Even if the mean field assumption is true for the true posterior, the true posterior may not be in the approximate posterior family Q. For example, Q could be mean-field Gaussian, and P could be mean-field laplace/student-t/etc, or P could be skewed.
In this case, the authors of the paper suggest that P is skewed to the right. You can think of mean field VI wanting to really avoid areas of low density, so the mean (not just the variance) getting pushing to the right, causing bias.

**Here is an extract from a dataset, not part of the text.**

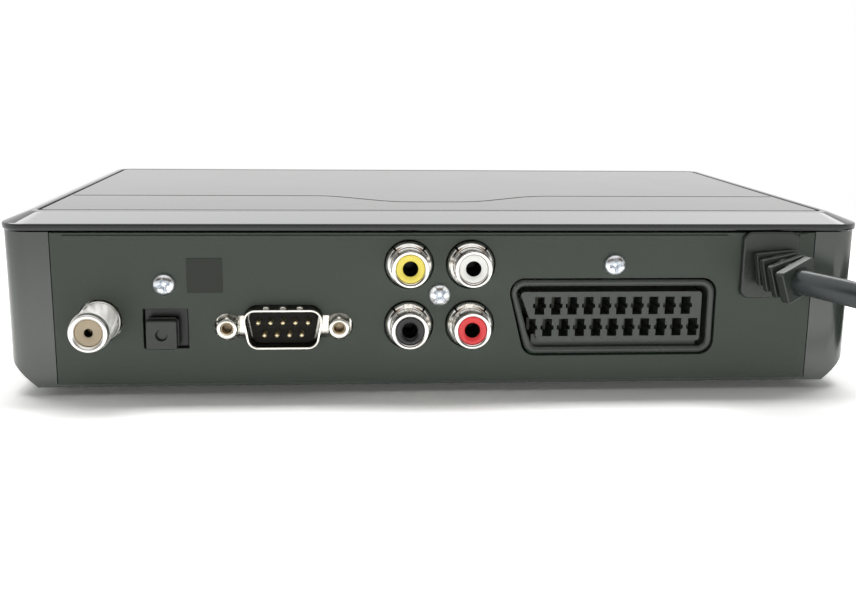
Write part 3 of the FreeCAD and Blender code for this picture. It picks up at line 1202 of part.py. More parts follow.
def coil_line(angle, finish, inner, pitch):
    """The coil's centre line: in along the floor, up a layer while it turns back, and out on top."""
    outer = number("coil_radius")
    rate = pitch / (2 * math.pi)
    if angle < inner:
        radius, rise = outer - rate * angle, 0
    elif angle > inner + math.pi:
        radius, rise = outer - rate * (finish - angle), pitch
    else:
        part = (angle - inner) / math.pi
        radius = outer - rate * inner - rate * math.pi * part * (1 - part)
        rise = pitch * (part - math.sin(2 * math.pi * part) / (2 * math.pi))
    return coil_centre + FreeCAD.Vector(-radius * math.sin(angle), radius * math.cos(angle), rise)


def arc_middle(start, way, end):
    """Half way along the arc that leaves start along the given way and ends at end."""
    chord = end - start
    straight = FreeCAD.Vector(chord).normalize()
    side = way - straight * way.dot(straight)
    if side.Length < 1e-7:
        return None
    rise = chord.Length / 2 * math.tan(way.getAngle(straight) / 2)
    return (start + end) * 0.5 + side.normalize() * rise


def biarc(start, start_way, end, end_way):
    """Two arcs that leave and arrive along the given directions."""
    chord, total = end - start, start_way + end_way
    mix = 2 * (1 - start_way.dot(end_way))
    if mix < 1e-9:
        reach = chord.dot(chord) / (4 * chord.dot(end_way))
    else:
        reach = (math.sqrt(chord.dot(total) ** 2 + mix * chord.dot(chord)) - chord.dot(total)) / mix
    joint = (start + start_way * reach + end - end_way * reach) * 0.5
    edges = []
    for first, last, middle in ((start, joint, arc_middle(start, start_way, joint)),
                                (joint, end, arc_middle(end, end_way * -1, joint))):
        curve = Part.Arc(first, middle, last) if middle else Part.LineSegment(first, last)
        edges.append(curve.toShape())
    return edges


def make_coil():
    pitch, diameter = number("coil_pitch"), number("cord_diameter")
    inner = coil_turns * 2 * math.pi
    finish = 2 * inner + math.pi
    spot = lambda angle: coil_line(angle, finish, inner, pitch)
    way = lambda angle: (spot(angle + 0.001) - spot(angle - 0.001)).normalize()
    count = 26
    angles = [finish * index / count for index in range(count + 1)]
    entry = spot(0)
    edges = [Part.LineSegment(entry + FreeCAD.Vector(diameter, 0, 0), entry).toShape()]
    ways = [FreeCAD.Vector(-1, 0, 0)] + [way(angle) for angle in angles[1:-1]]
    last_way = FreeCAD.Vector(-math.cos(finish), -math.sin(finish), 0)
    ways.append(last_way)
    for index in range(count):
        edges += biarc(spot(angles[index]), ways[index], spot(angles[index + 1]), ways[index + 1])
    top = spot(finish)
    clear = top + last_way * number("coil_tail")
    drop = top.z - number("plug_thickness") / 2
    low = clear + last_way * number("coil_fall") - FreeCAD.Vector(0, 0, drop)
    edges.append(Part.LineSegment(top, clear).toShape())
    edges += biarc(clear, last_way, low, last_way)
    end = low + last_way * diameter
    edges.append(Part.LineSegment(low, end).toShape())
    path = Part.Wire(edges)
    start = entry + FreeCAD.Vector(diameter, 0, 0)
    section = Part.Wire(Part.makeCircle(diameter / 2, start, FreeCAD.Vector(-1, 0, 0)))
    tube = path.makePipeShell([section], True, False)
    area = math.pi * diameter ** 2 / 4
    least = least_gap(path, diameter)
    print(f"coil: length {path.Length:.1f}, lowest {lowest(tube):.3f}, least gap to itself {least:.2f}, "
          f"volume over section times length {tube.Volume / area / path.Length:.5f}")
    node("cord_coil", feature("cord_coil", tube))
    make_plug(end, last_way)
    return path.Length


def least_gap(path, diameter):
    """The smallest clear distance between stretches of the tube that aren't neighbours."""
    step = 2.0
    points = path.discretize(Distance=step)
    skip = int(4 * diameter / step)
    least = 1000.0
    for index, here in enumerate(points):
        for other in points[index + skip:]:
            least = min(least, (other - here).Length)
    return least - diameter


def make_plug(start, way):
    """A flat two-pin plug, made along +X from the lead's end and then turned into place."""
    wide, thick = number("plug_width"), number("plug_thickness")
    nose, body, length = number("plug_nose"), number("plug_body"), number("plug_pin_length")
    outline_points = [(nose - 4, -7), (nose + 5, -wide / 2), (nose + body, -wide / 2 + 2),
                      (nose + body, wide / 2 - 2), (nose + 5, wide / 2), (nose - 4, 7), (nose - 4, -7)]
    face = Part.Face(Part.makePolygon([FreeCAD.Vector(x, y, -thick / 2) for x, y in outline_points]))
    solid = face.extrude(FreeCAD.Vector(0, 0, thick))
    edges = [edge for edge in solid.Edges if along(edge, FreeCAD.Vector(0, 0, 1))]
    solid = solid.makeFillet(2.2, edges)
    front = FreeCAD.Vector(1, 0, 0)
    guard = Part.makeCone(number("cord_diameter") / 2 + 0.9, 5, nose, FreeCAD.Vector(), front)
    pieces = [guard]
    pins = []
    for side in (-1, 1):
        foot = FreeCAD.Vector(nose + body, side * number("plug_pin_spacing") / 2, 0)
        sleeve = Part.makeCylinder(number("plug_pin") / 2 - 0.1, 10, foot, front)
        pieces.append(sleeve)
        tip = foot + front * 10
        pin = Part.makeCylinder(number("plug_pin") / 2, length - 12, tip, front)
        end = Part.makeCone(number("plug_pin") / 2, number("plug_pin") / 4, 2, tip + front * (length - 12), front)
        pins.append(pin.fuse(end))
    turn = FreeCAD.Rotation(FreeCAD.Vector(0, 0, 1), math.degrees(math.atan2(way.y, way.x)))
    place = FreeCAD.Placement(start, turn)
    node("mains_plug", feature("mains_plug", solid.multiFuse(pieces), place))
    node("plug_pins", feature("plug_pins", Part.Compound(pins), place))


def write_nodes():
    document.recompute()
    for item in document.Objects:
        if "Invalid" in item.State or "Error" in item.State:
            raise RuntimeError(f"{item.Name} failed: {item.State}")
    os.makedirs("parts", exist_ok=True)
    for name, item in nodes.items():
        shape = item.Shape
        if shape.isNull() or not shape.isValid() or not shape.Solids:
            raise RuntimeError(f"{name} has no valid solid")
    for name, item in nodes.items():
        item.Shape.exportStep(f"parts/{name}.step")
    print(f"{len(nodes)} nodes, {sum(len(item.Shape.Solids) for item in nodes.values())} solids")


def main():
    make_base()
    make_feet()
    make_cover()
    make_rear_panel()
    make_scart()
    make_antenna()
    make_optical()
    make_serial()
    make_jacks()
    make_front()
    make_boards()
    make_wires()
    make_screws()
    make_relief()
    lead = make_cord()
    coiled = make_coil()
    print(f"mains lead: {lead + coiled:.0f} long")
    write_nodes()


if __name__ == "__main__":
    main()
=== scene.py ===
import math

import bmesh
import bpy
from mathutils import Matrix, Vector
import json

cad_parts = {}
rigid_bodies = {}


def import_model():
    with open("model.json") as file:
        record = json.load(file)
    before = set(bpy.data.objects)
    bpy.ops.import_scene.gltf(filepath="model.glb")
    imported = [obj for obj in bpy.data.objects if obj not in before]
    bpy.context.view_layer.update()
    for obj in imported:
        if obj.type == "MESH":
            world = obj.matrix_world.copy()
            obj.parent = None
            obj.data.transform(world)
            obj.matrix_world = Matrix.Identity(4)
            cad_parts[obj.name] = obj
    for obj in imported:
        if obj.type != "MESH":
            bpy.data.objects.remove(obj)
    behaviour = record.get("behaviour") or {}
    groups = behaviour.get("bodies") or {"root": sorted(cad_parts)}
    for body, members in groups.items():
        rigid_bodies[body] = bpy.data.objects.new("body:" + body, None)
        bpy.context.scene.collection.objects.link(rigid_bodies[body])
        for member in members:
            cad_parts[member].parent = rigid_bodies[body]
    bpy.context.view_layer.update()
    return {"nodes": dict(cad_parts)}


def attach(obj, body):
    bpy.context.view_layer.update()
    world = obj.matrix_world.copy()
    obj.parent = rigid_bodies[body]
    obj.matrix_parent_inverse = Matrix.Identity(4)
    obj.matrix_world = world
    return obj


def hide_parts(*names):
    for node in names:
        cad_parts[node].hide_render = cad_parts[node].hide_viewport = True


for spare in list(bpy.data.objects):
    bpy.data.objects.remove(spare)
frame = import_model()        # the imported nodes, each parented to its body
mm = 0.001               # lengths are in millimetres, but for the floor, the sky and the lamps
print("frame loaded:", len(frame["nodes"]), "nodes")

# camera, placed and turned as in the photograph, at the rear of the box
cameraSetup = {"place": (21.38, 289.28, 73.31), "turn": (77.787, -0.640, 175.739), "lens": 45.195}
cameraData = bpy.data.cameras.new("rearCamera")
cameraData.lens = cameraSetup["lens"]
cameraData.sensor_width = 36
cameraData.clip_start = 0.01
camera = bpy.data.objects.new("rearCamera", cameraData)
camera.location = Vector(cameraSetup["place"]) * mm
camera.rotation_euler = [math.radians(a) for a in cameraSetup["turn"]]
bpy.context.scene.collection.objects.link(camera)
bpy.context.scene.camera = camera


# shapes as plain lists of points and faces, in millimetres

def shapeOf(verts, faces, marks=None):
    return {"verts": [Vector(v) for v in verts], "faces": [list(f) for f in faces],
            "marks": list(marks) if marks else [0] * len(faces)}


def joined(*parts):
    whole = shapeOf([], [])
    for part in parts:
        shift = len(whole["verts"])
        whole["verts"] += part["verts"]
        whole["faces"] += [[i + shift for i in face] for face in part["faces"]]
        whole["marks"] += part["marks"]
    return whole


def moved(part, matrix):
    return {"verts": [matrix @ v for v in part["verts"]], "faces": part["faces"], "marks": part["marks"]}


def shifted(part, x=0.0, y=0.0, z=0.0):
    return moved(part, Matrix.Translation((x, y, z)))


def painted(part, mark):
    return {"verts": part["verts"], "faces": part["faces"], "marks": [mark] * len(part["faces"])}


def loft(rings, marks=None, startCap=True, endCap=True, around=False, capMarks=(0, 0)):
    count = len(rings[0])
    faces, faceMarks = [], []
    rows = len(rings) if around else len(rings) - 1      # around joins the last ring to the first
    for row in range(rows):
        nextRow = (row + 1) % len(rings)
        for i in range(count):
            j = (i + 1) % count
            faces.append([row * count + i, row * count + j, nextRow * count + j, nextRow * count + i])
            faceMarks.append(marks[row] if marks else 0)
    if startCap and not around:
        faces.append(list(range(count))[::-1])
        faceMarks.append(capMarks[0])
    if endCap and not around:
        faces.append([(len(rings) - 1) * count + i for i in range(count)])
        faceMarks.append(capMarks[1])
    return shapeOf([v for ring in rings for v in ring], faces, faceMarks)


def turned(profile, count=48, wave=None, around=False, marks=None, capMarks=(0, 0)):
    # (radius, along) points turned round the Y axis
    rings = []
    for radius, along in profile:
        ring = []
        for k in range(count):
            angle = 2 * math.pi * k / count
            r = radius + (wave(angle, along) if wave else 0.0)
            ring.append((r * math.cos(angle), along, r * math.sin(angle)))
        rings.append(ring)
    return loft(rings, marks=marks, around=around, capMarks=capMarks)


def roundedRect(width, height, radius, steps=6):
    points = []
    for cx, cz, start in ((1, 1, 0), (-1, 1, 90), (-1, -1, 180), (1, -1, 270)):
        for k in range(steps + 1):
            angle = math.radians(start + 90 * k / steps)
            points.append((cx * (width / 2 - radius) + radius * math.cos(angle),
                           cz * (height / 2 - radius) + radius * math.sin(angle)))
    return points


def roundedPolygon(corners, radius, steps=6):
    # corners go round anticlockwise
    points = []
    for i, here in enumerate(corners):
        here = Vector(here)
        before, after = Vector(corners[i - 1]), Vector(corners[(i + 1) % len(corners)])
        one, two = (before - here).normalized(), (after - here).normalized()
        half = one.angle(two) / 2
        reach = radius / math.tan(half)
        middle = here + (one + two).normalized() * (radius / math.sin(half))
        start, end = here + one * reach - middle, here + two * reach - middle
        sweep = start.angle(end)
        for k in range(steps + 1):
            turn = sweep * k / steps
            points.append((middle.x + start.x * math.cos(turn) - start.y * math.sin(turn),
                           middle.y + start.x * math.sin(turn) + start.y * math.cos(turn)))
    return points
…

Other examples include when the ‘true posterior’ is a mean-field Laplace/student-t distribution (e.g., something with heavy tails). If the family of approximate posteriors if Gaussian (as is commonly the case), I would expect the approximate posterior q to underestimate the variance of the parameters - we can never find a q with KL(q||p)=0, and variational inference solutions always tend to be ‘more compact’ than the true posterior due to KL(q||p) integrating over q and having large penalty if p is small and q is large.
You could also imagine fitting a ‘mean-field’ true posterior that is a mixture of Gaussians for each component. Then mean field VI would probably ‘select’ a mode for each variable depending on the initialisation, therefore underestimating the posterior variance.
If you wanted to recover the mean and variance correctly, and the mean-field assumption is satisfied, you’d probably be better off using EP (expectation propagation, which moment matches for exponential families), but I don’t know how this works with probabilistic programming languages.